Broadcom has become a big name in consumer electronics and networking chips. But now the multibillion-dollar Irvine, Calif.-based chip design firm sees an even bigger opportunity in the market of silicon chips for wearable computing devices. The market for connected, wearable electronics is expected to hit $1.5 billion by 2014. And the company’s WICED Direct platform brings Internet connectivity to all sorts of previously unconnected appliances and wearable devices.
The whole electronics industry has been inspired by projects such as Google Glass and fitness devices, says Scott McGregor, chief executive of Broadcom — so much so that they’re eager to create chips that provide the computing and low-power needs of wearable devices. Broadcom plans to create the chips for accessories, clothing, and wearable sensors that connect and transfer data to smart mobile devices and the cloud. That will enable things like jewelry with proximity detection or helmets with action cameras and bracelets that unlock doors.
Broadcom doesn’t make those cool gadgets itself. But its components will be the foundation for them, and since chips must be created far in advance of the products that use them, McGregor can foresee the products that are coming out well ahead of the rest of us. His vision is consistent with that of Imagination Technologies, which also said this week that it is working on wearable chips.

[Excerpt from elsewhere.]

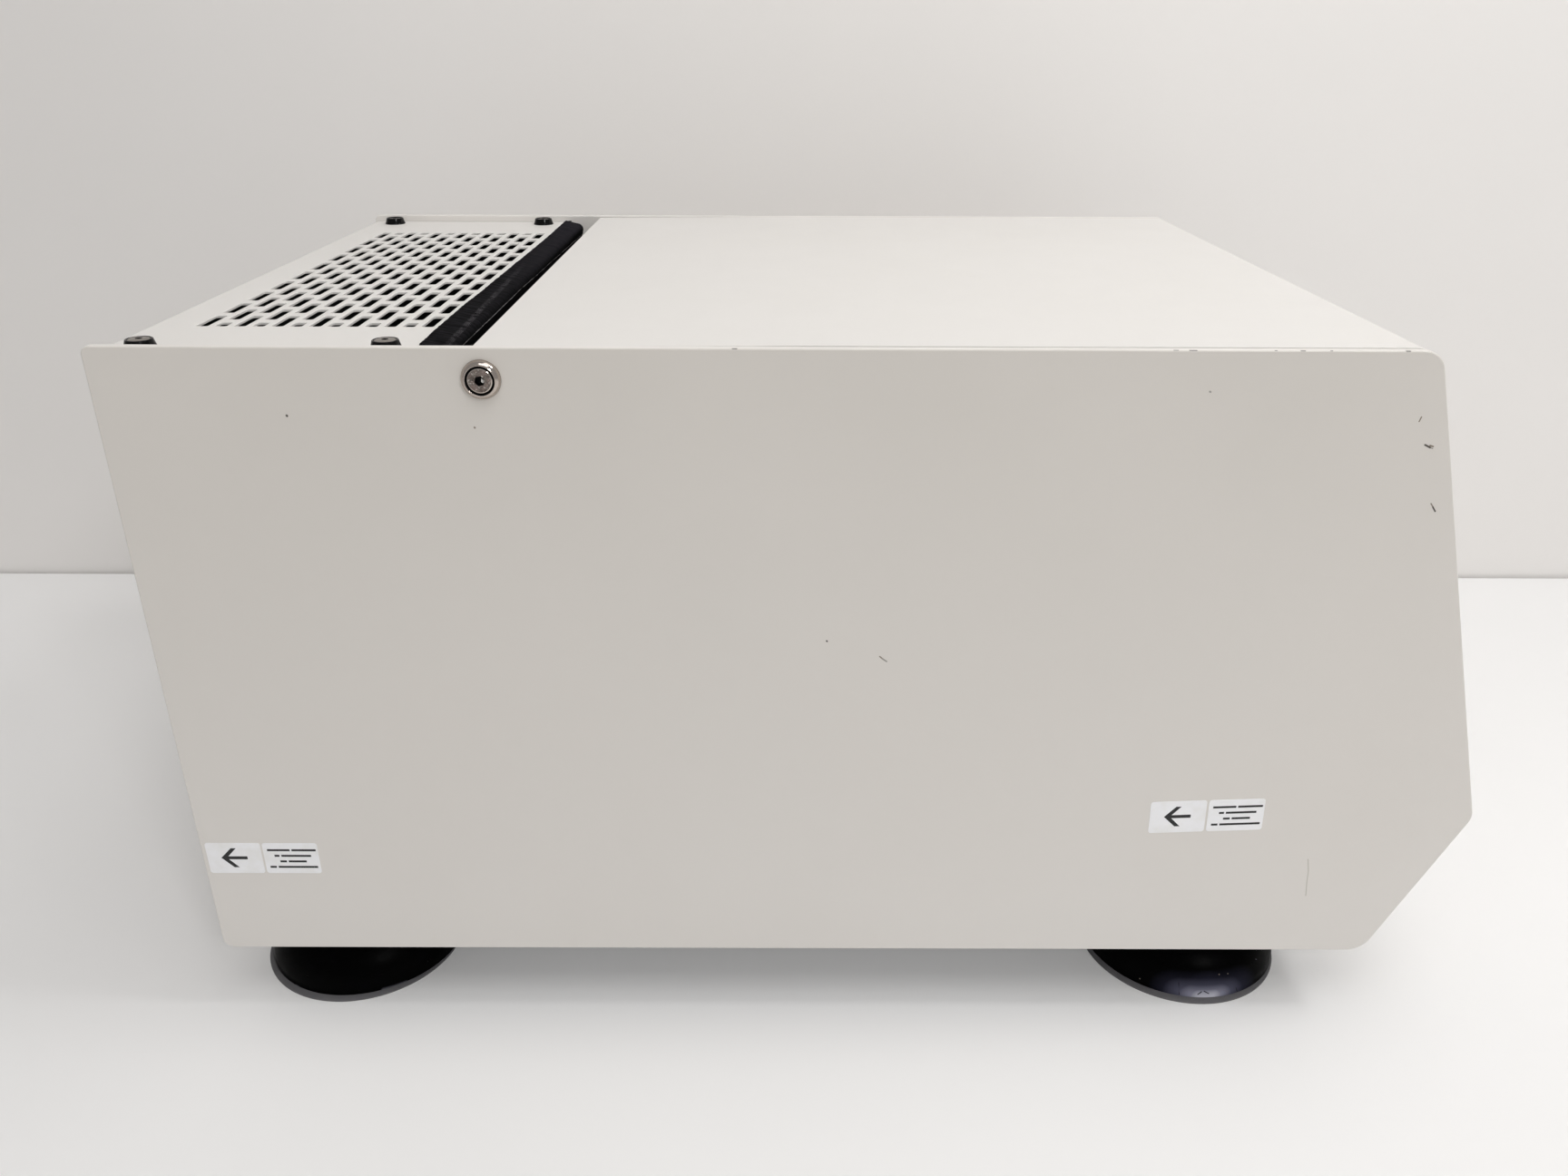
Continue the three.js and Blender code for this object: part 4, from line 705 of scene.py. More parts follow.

We caught up with McGregor this week for an interview. Here’s an edited transcript.
VentureBeat: Do you want to start with a summary of what’s going on?
Scott McGregor: We’ve made an announcement about combining some technologies — what we call WICED [pronounced “wicked”] (Wireless Connectivity for Embedded Devices) with something called Wi-Fi Direct. Wi-Fi Direct, as you’re probably aware, enables peer-to-peer communication between devices. We believe that, as all these wearable devices come out, they’re going to want to communicate directly with each other, not just through access points.
We have that whole family of products. We have Bluetooth devices. We have wireless LAN devices. We’ve designed them in a very small footprint. For example, a Bluetooth device includes an ARM processor, and it’ll run on a coin battery for a year. You could create a form factor in something roughly the size of a button, including the battery, and seal it all in plastic. You’d have an Internet-connected device that you could embed into clothing and use to power things or sense things or drive lights or whatever you want to do.
The goals are threefold. We want low power. We want a small form factor. We want low cost. We need to drive the price to single-digit dollars for relatively low quantities. We think it’s going to lead to a whole lot of new guys creating these devices.
If you look at smartphones, two guys make 50 percent of all the smartphones in the world. Ten guys probably make 90 percent of all the smartphones in the world. Those guys are going to make watches and all kinds of other things. But I think the majority of new devices are going to come from little companies we’ve never heard of, via Kickstarter and other kinds of funding sources, spending tens of thousands of dollars rather than hundreds of millions of dollars. We’re going to see a lot of innovation. That’s why we’re excited about it. Our goal is, we want to do our best to enable all these new devices that are coming out.
VB: Do you have a name for this whole project, the combination of WICED and Wi-Fi Direct?
McGregor: We certainly name the individual technologies, but the real goal is to focus on wearable technology and the Internet of Things. There are a lot of names that people are using for those devices. Our goal is not so much to name all the categories as it is to make sure we get into as many of those devices as possible. We imagine that when you can build a lot of sensors like that into pocket-sized objects or things you wear on your body, you can create some really immersive game experiences.
VB: You foresee this as an open platform?
McGregor: The advantage of opening it up is that then you enable very widespread application development. That’s one of the magic things about smartphones. The guys who won in smartphones, the reason they won is because they had app ecosystems. They were able to innovate faster than the guys who didn’t have strong ecosystems. If you had a competitor to Google Glass that was open and enabled app developers, that would be a pretty significant threat unless Google does that themselves.
VB: What do you think is going to happen if, say, you apply Moore’s Law [the doubling of transistor counts every two years] to this for two or four years?
McGregor: The usual things – smaller, faster, cheaper – definitely apply. The interesting question is, how do you get the form factor? The glasses are still heavy. They run hot. The battery doesn’t last very long. Those are all things you could make significant improvements on. My view is that in enough decades, that stuff all gets embedded. That stuff should be in your retina. It should be directly integrated. But we’re not there yet. That’s a number of decades away.
Where does it go between now and then? It depends on what people are willing to wear and what they’re willing to put up with. Some people don’t like to wear glasses. Outside of Silicon Valley, if you wore those into a bar, you’d get beat up. Wearing them into a restaurant or a concert, somewhere that doesn’t allow recording devices — there are just a lot of social issues you have to deal with. We’re not quite prepared to cope with it. Going forward, because you can make cameras so small, it’s a fact of life that people will be able to record anything anywhere.